HDP MYK üyesi Asiye Kolçak’ın da aralarında bulunduğu 14 kadın hakkında İstanbul Cumhuriyet Savcısı tarafından hazırlanan iddianamede kadına dair yapılan tüm eylemler suç unsuru sayıldı
İstanbul’da 5 Mayıs günü yapılan operasyonda aralarında Halkların Demokratik Partisi (HDP) Merkez Yürütme Kurulu (MYK) üyesi Asiye Kolçak’ın da yer aldığı 14 kadın gözaltına alınmış, bu isimlerden Ayşe Yıldız, Aynur Daşdöğen, Canşah Çelik ve Rıhan Akgül “örgüt yöneticiliği ve üyeliği” iddialarıyla çıkarıldıkları mahkemece tutuklanmıştı. İstanbul Cumhuriyet Savcısı Adnan Ok tarafından yürütülen soruşturma kapsamında hazırlanan iddianamede 13 isim hakkında “örgüte üye olmak”, biri hakkında ise “örgüt kurma ve yönetme” suçlamasıyla toplam 580 sayfalık iddianame hazırlandı. İddianamenin ana temasını kadın çalışmaları yürüten Demokratik Özgür Kadın Hareketi (DÖKH), Kongreya Jinên Azad (KJA) ve Tevgera Jinên Azad (TJA) faaliyetleri oluşturdu. İddianamede DÖHK ve KJA’nın yine Kobani’ye destek eylemleri, IŞİD karşıtı protestoları, Suruç ve Ankara katliamlarına tepki gösterdiği açıklamaların yanı sıra yine 25 Kasım Kadına Yönelik Şiddete Karşı Uluslararası Dayanışma ve Mücadele Günü’ne dair yaptığı çağrı ve düzenledikleri etkinlikler de suç unsuru olarak değerlendirildi.
6 yıl önceki dinlemeler
PKK Lideri Abdullah Öcalan’ın İmralı Heyeti ile 2013 yılında yaptığı görüşme notları da iddianameye eklendi. Öcalan’ın DÖKH’ün çalışmalarına dair yaptığı değerlendirmeler suçlama konusu yapıldı. İddianamede suçlama konusu yapılan bir diğer durum ise 2012 yılında yapılan ortam ve telefon dinlemeleri oldu.

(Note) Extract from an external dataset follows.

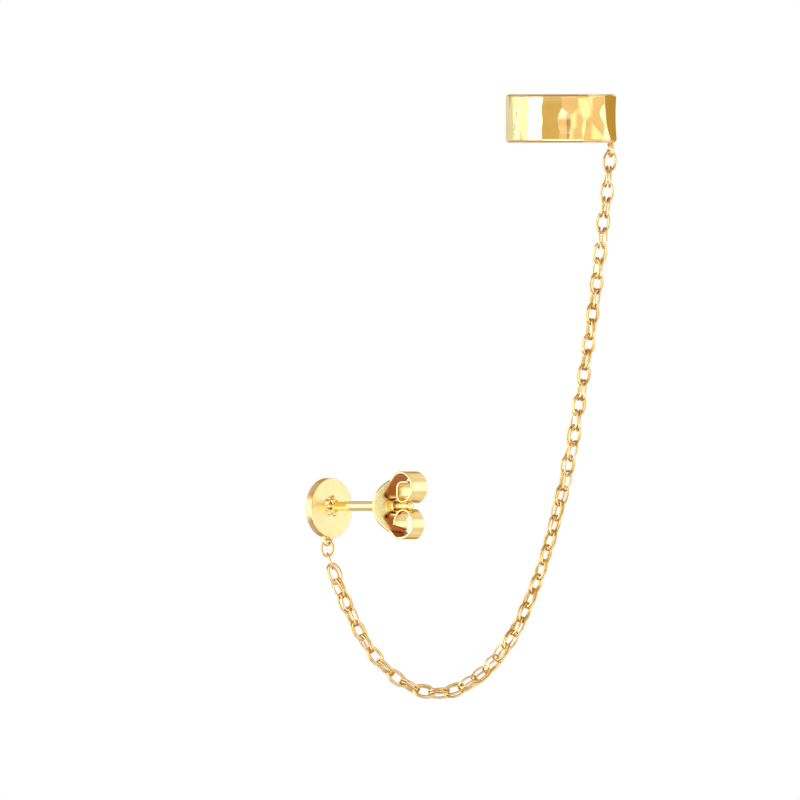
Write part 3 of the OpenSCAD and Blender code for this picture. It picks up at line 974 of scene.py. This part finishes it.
def coat_post(stud, material):
    """The post is paler than the disc."""
    centres, _ = face_rows(stud)
    along = centres @ ALONG + LOBE_GAP / 2
    away = np.hypot(centres @ ASIDE, centres[:, 2])
    coat_faces(stud, material, (along > PALE_POST_FROM) & (away < POST_D / 2))


def coat_cuff_inside(cuff, material):
    """The band's inside and the two faces of its opening are left matt."""
    centres, normals = face_rows(cuff)
    off = centres - CUFF_MIDDLE
    outwards = (normals[:, :2] * off[:, :2]).sum(axis=1) / np.linalg.norm(off[:, :2], axis=1)
    at_end = (np.abs(outwards) < OPENING_SQUARE) & (np.abs(normals[:, 2]) < OPENING_SQUARE)
    coat_faces(cuff, material, (np.abs(off[:, 2]) < CUFF_H / 2) & ((outwards < INWARDS) | at_end))


# Studio
def window(tree, share, low, high, soft):
    """1 between two shares of a span, and 0 beyond them."""
    ramp = add_node(tree, "ShaderNodeValToRGB", {"Fac": share})
    ramp.color_ramp.interpolation = "EASE"
    elements = ramp.color_ramp.elements
    elements.new(0.4)
    elements.new(0.6)
    for element, (at, value) in zip(elements, [(low - soft, 0), (low, 1), (high, 1), (high + soft, 0)]):
        element.position = min(1, max(0, at))
        element.color = (value, value, value, 1)
    return ramp.outputs["Color"]


def room_light(tree):
    """What a polished surface sees in each direction."""
    spot = add_node(tree, "ShaderNodeTexCoord", {}).outputs["Generated"]
    split = add_node(tree, "ShaderNodeSeparateXYZ", {0: spot})
    turn = maths(tree, "ARCTAN2", split.outputs["X"], maths(tree, "MULTIPLY", split.outputs["Y"], -1.0))
    round_share = maths(tree, "ADD", maths(tree, "DIVIDE", turn, 2 * math.pi), 0.5)
    rise_share = maths(tree, "MULTIPLY_ADD", split.outputs["Z"], 0.5, 0.5)
    light = ROOM
    for (az_low, az_high), (z_low, z_high), (az_soft, z_soft), glow in SCREENS:
        beside = window(tree, round_share, az_low / 360 + 0.5, az_high / 360 + 0.5, az_soft / 360)
        above = window(tree, rise_share, z_low / 2 + 0.5, z_high / 2 + 0.5, z_soft / 2)
        shine = maths(tree, "MULTIPLY", beside, above, kind="ShaderNodeVectorMath")
        shine = maths(tree, "MULTIPLY", shine, glow, kind="ShaderNodeVectorMath")
        light = maths(tree, "ADD", light, shine, kind="ShaderNodeVectorMath")
    return light


def make_world():
    """The studio for what is glossy, and white for the camera and for all other surfaces."""
    world = bpy.data.worlds.new("studio")
    bpy.context.scene.world = world
    world.use_nodes = True
    tree = world.node_tree
    tree.nodes.clear()
    path = add_node(tree, "ShaderNodeLightPath", {})
    strength = maths(tree, "MULTIPLY_ADD", path.outputs["Is Diffuse Ray"], SOFT_EXTRA, WHITE)
    white = add_node(tree, "ShaderNodeBackground", {"Color": (1, 1, 1, 1), "Strength": strength})
    seen = add_node(tree, "ShaderNodeBackground", {"Color": room_light(tree)})
    mix = add_node(tree, "ShaderNodeMixShader", {
        "Fac": path.outputs["Is Glossy Ray"], 1: white.outputs[0], 2: seen.outputs[0],
    })
    add_node(tree, "ShaderNodeOutputWorld", {"Surface": mix.outputs[0]})


def make_floor():
    """A pale round floor."""
    turns = np.linspace(0, 2 * math.pi, FLOOR_STEPS, endpoint=False)
    heights = np.full(FLOOR_STEPS, FLOOR_Z)
    points = np.stack([FLOOR_R * np.cos(turns), FLOOR_R * np.sin(turns), heights], axis=1)
    floor = mesh_piece("studio_floor", points, [list(range(FLOOR_STEPS))])
    material = bpy.data.materials.new("pale_floor")
    material.use_nodes = True
    shader = material.node_tree.nodes["Principled BSDF"]
    join_inputs(material.node_tree, shader, {"Base Color": FLOOR_TONE, "Roughness": FLOOR_ROUGH})
    floor.data.materials.append(material)
    floor.visible_glossy = False


def make_camera():
    """The photograph's view, level and without perspective."""
    data = bpy.data.cameras.new("camera")
    data.type = "ORTHO"
    data.ortho_scale = FRAME_PX / PX_PER_MM * MM
    data.clip_start, data.clip_end = CAMERA_RANGE
    camera = bpy.data.objects.new("camera", data)
    bpy.context.scene.collection.objects.link(camera)
    camera.location = Vector((FRAME_MIDDLE[0], -CAMERA_AWAY, FRAME_MIDDLE[1])) * MM
    camera.rotation_euler = (math.radians(90), 0, 0)
    bpy.context.scene.camera = camera


golds = {name: gold(name, *looks) for name, looks in GOLDS.items()}
shade_gold(golds["sheet_gold"], SHEET_PALE, SHEET_DEEP)

make_camera()
make_world()
make_floor()

stud = place(make_stud(), EARRING, "polished_gold", "stud")
coat(stud, golds["polished_gold"])
coat_disc_back(stud, golds["satin_gold"])
coat_post(stud, golds["pale_gold"])
back = place(make_back(), BACK, "sheet_gold", "butterfly_back")
coat(back, golds["sheet_gold"])
for piece, node in zip(make_chain(), ["jump_link", "end_link", "chain_stud_side", "chain_cuff_side"]):
    place(piece, EARRING, "chain_gold", node)
    coat(piece, golds["chain_gold"])
cuff = place(make_cuff(), EARRING, "hammered_gold", "cuff")
coat(cuff, golds["hammered_gold"])
coat_cuff_inside(cuff, golds["matt_gold"])

bpy.context.scene.view_settings.view_transform = "Standard"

O dönemde Barış ve Demokrasi Partisi (DBP) İstanbul İl Eşbaşkanı olan Asiye Kolçak’ın, fiziki takip altında tutulan parti binasına giriş ve çıkışları iddianamede suç unsuru olarak değerlendirildi. Benzer şekilde kimi parti yöneticilerinin ailevi sorunlarını Kolçak’a aktarması için de “KCK Sözleşmesi 30. maddesinde belirtilen ve Halk Mahkemeleri adı verilen yapıda çözüme kavuşturmak amacıyla bu görüşmeyi gerçekleştirdiği anlaşılmıştır” değerlendirilmesinde bulunuldu. İddianamede savcının suçlama konusu yaptığı bir diğer olay, Kolçak’ın polis saldırısına maruz kaldıkları bir eylem sonrası aradığı bir kişiye “Çok kötüyüz, saldırdılar” demesi oldu. Savcı Ok, iddianame bu durumu “Güvenlik güçlerinin müdahalesi sonucunda yaşamış olduğu sıkıntıyı aktardığı görüşme olduğu anlaşılmıştır” şeklinde bir değerlendirmeyle suçlama konusu yaptı.
KA.DER de iddianamede
Artvin’in Hopa ilçesinde 2011 yılında gerçekleştirilen AKP’nin mitinginde çıkan olayları protesto etmek, dava hakkında avukatla bilgi alışverişinde bulunmasının yanı sıra Kolçak’ın ilçe binalarına yönelik ırkçı saldırıları ve gözaltına alınan parti üyeleri hakkında televizyon ve ajanslara bilgi vermesi, haber yapılmasını istemesi de suçlama konusu oldu. İddianamede, Kadın Adayları Destekleme Derneği’nin (KA.DER) toplantılarına katılmak da suç oldu. Kolçak’ın BDP il eşbaşkanlığı yaptığı sırada katıldığı tüm eylem, etkinlik ve toplantıların DÖHK’ün faaliyeti olarak lanse edildi. Hazırlanan iddianame, İstanbul 35. Ağır Ceza Mahkemesi tarafından kabul edildi.